I kept asking myself the same question during the one-sitting read: what's the point of all these people and sex talk? Surely Kundera had achieved what he had anticipated-to slow down the story of the two couples and stuff in outrageous digression and meditation of sexual politics. But I think he had gone too far in trying to establishment some connection with Kissinger and this journalist woman who had a morbid crush on him and wrote about her crush in a book.

If this book tries to convey a point or some life lesson, it's hedonism. Pleasure cannot be experienced to the full unless it slowly works the way up to climax. It aims (maybe a little too high) at the secret bond between slowness and memory, about how speed infringes slowness and happiness. To me it's a book that somehow loses its bearing. Pass it if you have better books to read. 3.0 stars. (2.0 stars for the content but I have to give an extra star for the cunning, painfully humorous prose!)

Rating: 4
Summary: Undisputedly original, with an erratic charm of its own...
Comment: Same place (an old castle), different times, interlinked stories of lovers, Kundera himself, and a multitude of carefully described peripheral characters that somehow complete the story behind the stories. All that, in a book of merely 176 pages...

However, there is much more to "Slowness", because the real protagonist of this short novel is time, and its nature. Kundera makes some interesting observations that are quite true, from my point of view. He points out the connection between slowness and pleasure on the one hand, and slowness and memory on the other. It is fairly evident that he wants to make us think about the dangers of the speed that seems to characterize our modern society. Where are we headed?. And is it worth the price we will have to pay?.

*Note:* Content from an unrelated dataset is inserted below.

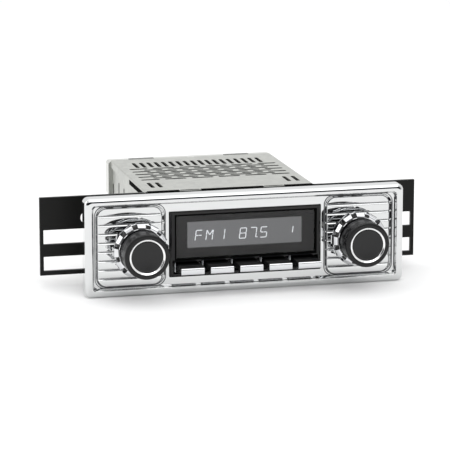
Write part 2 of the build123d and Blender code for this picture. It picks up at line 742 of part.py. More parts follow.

Is this book for everybody?. Certainly not: there are some scenes with sexual content that are inappropriate for very young readers, and that older readers might find distasteful. Despite that, I believe that many people will like "Slowness", mainly due to the fact that the novel is undisputedly original, with an erratic charm all of its own. The story wanders from one character to the other and from our days to the distant past with an almost perfect inconsistency that hides an omnipresent connecting factor: time.

All in all, I think that those who are fond of the strikingly unusual will enormously enjoy this book, but only if they are able to pay little attention to the defects in "Slowness" in order to concentrate on what makes it worth reading.